Many plot points, moments, and even character arcs are recycled from the original, with no unique twists to keep us interested. For example, Jesse encounters Return of the Living Dad’s Tarman when he returns to the cemetery to get the emergency number off the barrel, while an equally brief cameo from Colonel Glover (Jonathan Terry) is the only clear indication given that this is a sequel, and if you didn’t know this, you would assume he was just a general with a bad sense of deja vu.
Perhaps the movie’s biggest sin, though, is bringing back James Karen and Thom Mathews, only to have them go through the same motions, including Mathews’ character trying to eat his girlfriend’s brain once he turns. It also goes without saying that Ed, Joey, and his girlfriend Brenda (Suzanne Snyder) are the weakest characters, spending most of the movie screaming, screaming, and screaming some more. The remainder of the cast are fine, but lack the same spark of the characters from the original.
Jesse is likeable, and though his youthful presence is reflective of the film’s lighter tone, he makes up for it by being smart and resourceful. There’s also a cable guy played by a pre-Twin Peaks Dana Ashbrook, who becomes the movie’s hero by discovering the undead’s one true weakness.
But the best character is Doc Mandel (Philip Bruns), a medical professional who’s more concerned with boozing than zombies.
In the end, it seems we’re just as mindless as they are.
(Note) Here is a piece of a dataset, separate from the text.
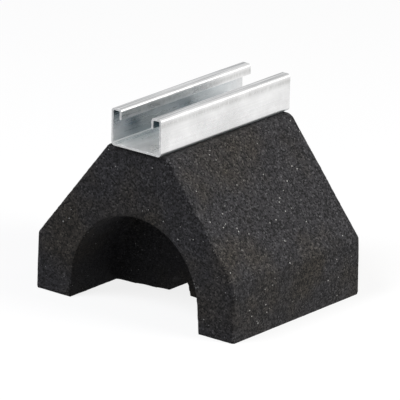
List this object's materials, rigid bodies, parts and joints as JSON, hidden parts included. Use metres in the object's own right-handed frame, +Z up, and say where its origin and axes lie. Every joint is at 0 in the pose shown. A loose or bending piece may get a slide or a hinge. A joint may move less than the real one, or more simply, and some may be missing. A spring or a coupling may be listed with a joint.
{
  "type": "rooftop support block with strut channel",
  "caption": "House-shaped moulded rubber support block with an arch pocket in each end and a short lipped steel strut channel screwed along its flat top.",
  "frame": {"origin": "middle of the rectangle on which the block's feet stand", "axes": "+Z up through the channel's slot, +Y along the channel, +X across the block from foot to foot"},
  "size_m": [0.165, 0.134, 0.1379],
  "materials": {
    "moulded_rubber": "matt pressed rubber granulate with pale specks",
    "galvanised_strip": "pre-galvanised, satin with faint grain",
    "zinc_plated_fixings": "bright zinc plated"
  },
  "bodies": {
    "root": {"rubber_block": "moulded_rubber", "strut_channel": "galvanised_strip", "coach_screws": "zinc_plated_fixings", "flat_washers": "zinc_plated_fixings"}
  },
  "joints": []
}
During the movie, Jesse is attacked by a zombified Billy. In the middle of the struggle, Jesse manages to grab a screwdriver, shove it down Billy’s mouth and push him over the railing, closing the encounter by saying, “That’s why you’re dead, asswipe! No brains and a big mouth!”
Most Absurd Moment
A group of zombies ambush two soldiers, one of whom is played by Mitch Pileggi of The X-Files and Shocker fame. Though they fail to hold off the undead threat, some of the ghouls get the idea of going on a joyride, so they hijacking a military jeep and swerving around like your average Grand Theft Auto player.
Most Absurd Dialogue
While driving through the city trying to figure out how to stop the zombies, Jesse attempts to pick up a signal on the car radio. He does, but the recipient is of the undead variety, and in a nod to the first film, he tries to lure their tasty brains back to the hospital. Fortunately, Doc saves them with this handy question.
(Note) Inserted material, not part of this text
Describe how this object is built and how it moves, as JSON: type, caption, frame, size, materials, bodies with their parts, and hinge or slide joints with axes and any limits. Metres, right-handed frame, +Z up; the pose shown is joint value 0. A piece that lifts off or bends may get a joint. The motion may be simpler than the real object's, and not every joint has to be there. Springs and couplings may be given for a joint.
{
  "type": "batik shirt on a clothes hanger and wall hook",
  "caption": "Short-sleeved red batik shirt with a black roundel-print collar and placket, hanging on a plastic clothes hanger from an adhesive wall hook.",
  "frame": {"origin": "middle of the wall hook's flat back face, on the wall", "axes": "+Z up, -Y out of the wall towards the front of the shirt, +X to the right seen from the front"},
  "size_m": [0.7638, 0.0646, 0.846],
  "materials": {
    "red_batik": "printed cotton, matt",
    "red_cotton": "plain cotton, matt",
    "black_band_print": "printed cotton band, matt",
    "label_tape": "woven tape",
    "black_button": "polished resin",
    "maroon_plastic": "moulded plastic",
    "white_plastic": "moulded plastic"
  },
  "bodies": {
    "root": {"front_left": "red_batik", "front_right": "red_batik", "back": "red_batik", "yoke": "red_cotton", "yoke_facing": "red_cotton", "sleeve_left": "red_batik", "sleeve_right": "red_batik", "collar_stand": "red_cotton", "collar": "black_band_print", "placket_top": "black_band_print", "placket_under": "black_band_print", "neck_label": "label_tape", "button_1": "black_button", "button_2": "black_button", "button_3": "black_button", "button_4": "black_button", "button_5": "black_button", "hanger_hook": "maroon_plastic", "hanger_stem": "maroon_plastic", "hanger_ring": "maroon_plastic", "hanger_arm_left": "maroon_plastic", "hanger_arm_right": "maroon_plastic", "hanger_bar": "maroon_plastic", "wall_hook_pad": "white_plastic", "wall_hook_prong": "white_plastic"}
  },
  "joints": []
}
Doc: “Pardon me, but would you mind telling me who the President of the United States is?”
Zombie: “Um, Harry Truman.”
Return of the Living Dead Part II is an underwhelming but somewhat enjoyable follow-up to the original. It lacks much of the charm and wit of its predecessor, and is content with recycling stuff we have already seen. Thankfully, the movie isn’t a total loss, with cool make-up and some genuinely clever gags making this a pretty satisfying sequel.